The Copyright Act of 1976 was a huge new set of legislation that is still the basis for most copyright law today. (Additions, like 1996′s Digital Millennium Copyright Act, sort of sit on top of the 1976 Act.) And that law is full of language explicitly crafted to change and regulate the legality of retransmitting copyrighted material.
There’s a very specific piece in the law as currently written, called the transmit clause. That clause says that, “The concept of public performance covers not only the initial rendition or showing, but also any further act by which that rendition or showing is transmitted or communicated to the public.” And performing something, in terms of broadcast material like TV programming, is defined as “[showing] its images in any sequence or [making] the sounds accompanying it audible.”
So legally speaking, ever since the 1976 Act went into effect, if you can see or hear something, it’s being performed at you.
Cable companies already fall under the scope of this law. There’s a whole section of the Copyright Act, section 111, that sets out the licensing scheme that broadcasters and retransmitters (cable companies) now use to legally build their carriage contracts.
Aereo argued that because of their banks of individually-rented antennas, their performance should be considered private (like using your own VCR or DVR to record a show) and not public. But the Court basically found that Aereo has an “overwhelming likeness” to cable companies, and therefore is subject to the same laws.
If Aereo is going to continue to operate, therefore, either they need to change… or the U.S. Copyright Act needs to.
Changing the Law
The dissent in the Aereo ruling points out that there are inconsistencies, or at least some confusing logic, in the existing copyright law. There are so many new technologies with unclear roles — cloud-based streaming and DVR systems among them — under the categories we have now that systems like Aereo fall into a murky territory, neither one thing nor the other.
“It will take years, perhaps decades,” the dissenting Justices wrote, to determine how new and upcoming technologies fit into the rubric.
“What we have before us must be considered a ‘loophole’ in the law,” the dissent continues. “It is not the role of this Court to identify and plug loopholes. It is the role of good lawyers to identify and exploit them, and the role of Congress to eliminate them if it wishes.”
It is entirely possible, and perhaps even likely, that we will see a large-scale, loophole-closing change to U.S. copyright law in the future as we did in 1976 and 1996. Technologies and culture change, and eventually the law will have to adapt to regulate a world that was not yet imagined when it was first written.
But it sure as heck isn’t going to happen any time soon.
The RIAA, MPAA, and National Association of Broadcasters (NAB) are all canny spenders in Washington, DC. The NAB, in particular, is one of the largest political contributors in the country, according to the Center for Responsive Politics.
Narrowing copyright law is not in the interest of any company that stands to make fistfuls of money from owning the copyrights on material. That includes every company that those three organizations represent. There are many industries and businesses, and a lot of cash and power, tied up in maintaining — or even narrowing — the status quo.

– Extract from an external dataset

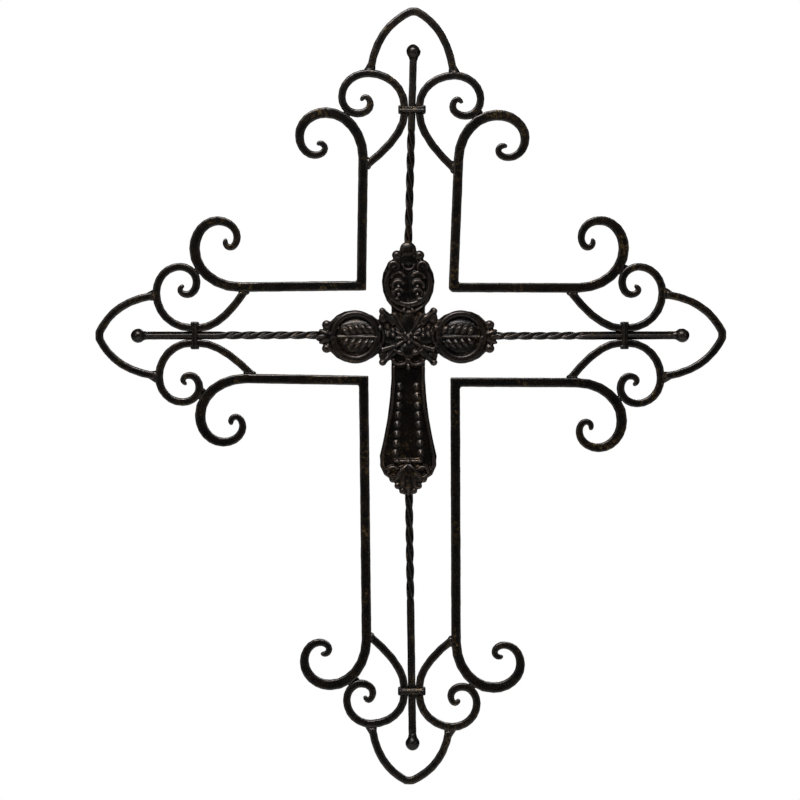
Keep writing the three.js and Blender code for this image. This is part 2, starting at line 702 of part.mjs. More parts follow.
const cross = new THREE.Group();
ARMS.forEach((arm, index) => {
  const next = ARMS[(index + 1) % ARMS.length];
  const group = new THREE.Group();
  group.rotation.y = radians(arm.turn);
  group.add(piece(`rod_${arm.name}`, rodGeometry(arm)));
  group.add(piece(`ball_${arm.name}`, ballGeometry(arm)));
  group.add(piece(`collar_${arm.name}`, collarGeometry(arm)));
  group.add(piece(`arch_${arm.name}`, archGeometry(arm)));
  arm.sides.forEach((side, sideIndex) => {
    const sign = sideIndex === 0 ? -1 : 1;
    const line = onSide(scrollLine(arm, side, sign), sign);
    group.add(piece(`scroll_${arm.name}_${side.name}`, barGeometry(line, SCROLL_BAR)));
  });
  cross.add(group);
  cross.add(piece(`frame_${CORNERS[index].name}`, frameAngle(CORNERS[index], arm, next)));
});
cross.add(piece("medallion", medallionGeometry()));

// The hanging seat is the inner face of the top arch's flat apex
const seatAlong = ARMS[0].collar + ARMS[0].archReach - SCROLL_BAR;
cross.position.set(-ARMS[0].archOffset, 0, -seatAlong);

const part = new THREE.Group();
part.add(cross);

export default part;
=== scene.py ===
"""Wrought iron wall cross: forged square bar in scrolls, twisted rods, collars and a cast medallion."""
import math
import random

import bmesh
import bpy
from mathutils import Matrix, Vector
from mathutils.bvhtree import BVHTree


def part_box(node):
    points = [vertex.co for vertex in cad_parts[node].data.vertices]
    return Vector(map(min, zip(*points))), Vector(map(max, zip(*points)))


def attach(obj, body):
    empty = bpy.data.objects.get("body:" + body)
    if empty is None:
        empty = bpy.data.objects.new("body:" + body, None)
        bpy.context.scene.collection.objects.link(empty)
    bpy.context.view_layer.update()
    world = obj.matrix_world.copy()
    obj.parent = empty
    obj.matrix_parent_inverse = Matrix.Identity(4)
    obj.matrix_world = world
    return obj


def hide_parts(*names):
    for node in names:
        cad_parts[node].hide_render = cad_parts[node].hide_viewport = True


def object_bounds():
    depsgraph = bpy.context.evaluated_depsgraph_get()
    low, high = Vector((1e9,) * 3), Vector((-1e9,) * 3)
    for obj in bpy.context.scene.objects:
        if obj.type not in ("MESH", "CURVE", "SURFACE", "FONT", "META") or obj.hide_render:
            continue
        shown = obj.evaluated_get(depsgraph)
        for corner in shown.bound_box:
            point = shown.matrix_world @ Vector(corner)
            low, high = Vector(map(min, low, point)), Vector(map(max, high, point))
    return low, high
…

There are some bills currently in the House and Senate relating to copyright issues, but both are very narrow in scope, and relate specifically to music royalties. Also, neither is particularly likely to become law.
There are also changes to copyright regulation contained in the Trans-Pacific Partnership treaty, but those also would make the law more, not less, restrictive. The treaty is also a political quagmire, at home and abroad, and it’s hard to say when, or if, it will ever apply — and in what form.

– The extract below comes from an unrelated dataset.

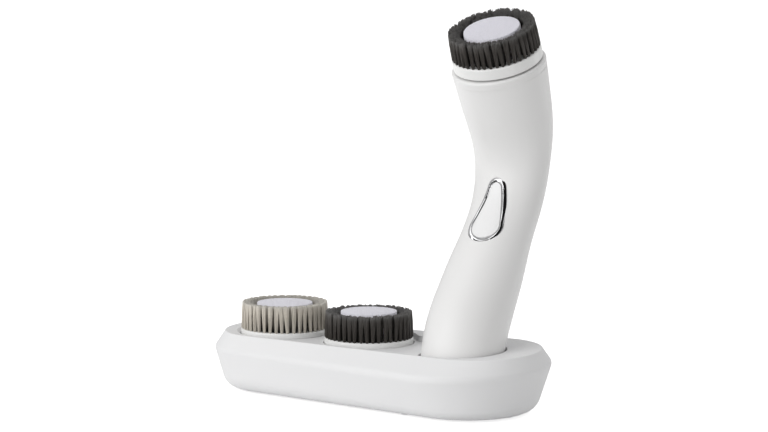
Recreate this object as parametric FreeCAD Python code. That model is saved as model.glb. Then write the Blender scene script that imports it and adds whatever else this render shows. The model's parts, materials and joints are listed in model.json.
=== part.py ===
import FreeCAD, Part
import math
import os

from FreeCAD import Placement, Rotation, Vector

# Facial cleansing brush on its charging stand, in millimetres.
# +X runs along the stand towards the handle, -Y is the stand's front, +Z is up.
# The origin is on the ground, in the middle of the whole object's footprint.

# ---------------------------------------------------------------- stand, driving sizes
STAND_AXIS_Y = -7.9          # the stand's long axis, which centres the footprint on Y = 0
FOOT_HEIGHT = 1.0            # what the feet lift the stand off the table
BOTTOM_LEFT_X = -58.0        # left and right end circles of each outline, from below up
BOTTOM_LEFT_R = 28.3
BOTTOM_RIGHT_X = 53.5
BOTTOM_RIGHT_R = 32.6
CREASE_LEFT_X = -63.5
CREASE_LEFT_R = 30.0
CREASE_RIGHT_X = 50.6
CREASE_RIGHT_R = 42.9
CREASE_Z = 23.0
RIM_LEFT_X = -63.5
RIM_LEFT_R = 24.6
RIM_RIGHT_X = 59.7
RIM_RIGHT_R = 30.4
RIM_Z = 30.9
RIM_TILT_BACK = 1.7          # degrees, the rim is higher at the back
RIM_TILT_END = 0.6           # degrees, and higher at the handle's end
DECK_Z = 28.6                # floor of the tray
STAND_WALL = 2.2
BOTTOM_FILLET = 9.0
BOTTOM_SETBACK = 7.0         # from the body's sharp bottom edge to where the rounding ends
CREASE_FILLET = 3.5
RIM_FILLET = 0.5
TILT_ROOM = 3.0              # how far the lean takes an outline from its height
LONG_EDGE = 20.0             # an outline's edges are longer than this
LIP = 1.3                    # rim left standing in front of the tray
TRAY_POCKET_R = 24.3         # round pocket of the tray about the dark spare head
TRAY_CONE_REACH = 13.0       # how much the dished pocket about the beige one widens upwards
TRAY_BACK_Y = 15.0           # back wall of the channel between the pockets
TRAY_CORNER_R = 4.0
TRAY_ROOM = 10.0             # height of the cuts that open the tray
PLATE_THICKNESS = 2.0
PLATE_GAP = 0.2
BOSS_FOOTING = 1.0           # how deep the bosses run into the tray's floor

# ---------------------------------------------------------------- spare heads
SPARE_BEIGE_X = -56.8
SPARE_DARK_X = -5.2
WELL_GAP = 0.5
WELL_DEPTH = 3.0
WELL_WALL = 1.8
POST_R = 3.6
POST_HEIGHT = 4.0
POST_FLANGE_R = 6.0
POST_FLANGE = 0.8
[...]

The current Congress is also historically unproductive, getting very few bills to the floor and passed. The 114th Congress, the one that starts in January, 2015, may or may not be any better.
So changing the law in the near term looks to be a Sisyphean task. Aereo would have to muster a large, concerted coalition to make concrete demands. They would then need a number of other businesses and industry lobbying dollars on their side, in order to fight against the likes of the NAB and interests like Comcast, all of whom would prefer a new law to go the other way. Could it happen? Maybe. Could it happen in the next five years? Nope.
That leaves one likely path.
Changing Aereo
Aereo’s business model was a good idea, speaking to a growing market of consumers. And like any good idea, other companies have been trying it, too.
One company, called FilmOn, always describes itself as “the controversial start-up” and with good reason. They’ve been in operation with a streaming service in the U.S. since 2010, and have been the subject of lawsuits for just as long. Their “teleporter” TV service is essentially identical to the kind of streaming and on-demand over-the-air content Aereo offered.
However, FilmOn has long taken the opposite approach to content licensing that Aereo has. The company has said for many years that they actually want to be treated like a cable company, and would be happy to enter carriage agreements with broadcasters.
In various lawsuits, broadcasters have argued that FilmOn both is and is not a cable company. In a press release, the company points to the Aereo ruling to say that, once and for all, they should in fact be treated the same way a cable company is.
FilmOn has filed with the U.S. Copyright Office for section 111 license, hoping to become part of that big, licensed, regulated field of authorized retransmitters. They filed for that license in 2011 also, but their request went nowhere — neither granted nor denied.
Until then…
Aereo has the king of all uphill battles ahead of them if they want to get Congress to change the U.S. Copyright Law. And that makes things more challenging for consumers, too.
Cable is still popular in part because it’s easy. For cord-cutters, though, there are still options. If you’re pining for the Aereo that could-have-been, then it might be time to make your own at home. Otherwise you’ll have a decade’s worth of backlog to catch up on before Congress makes a change.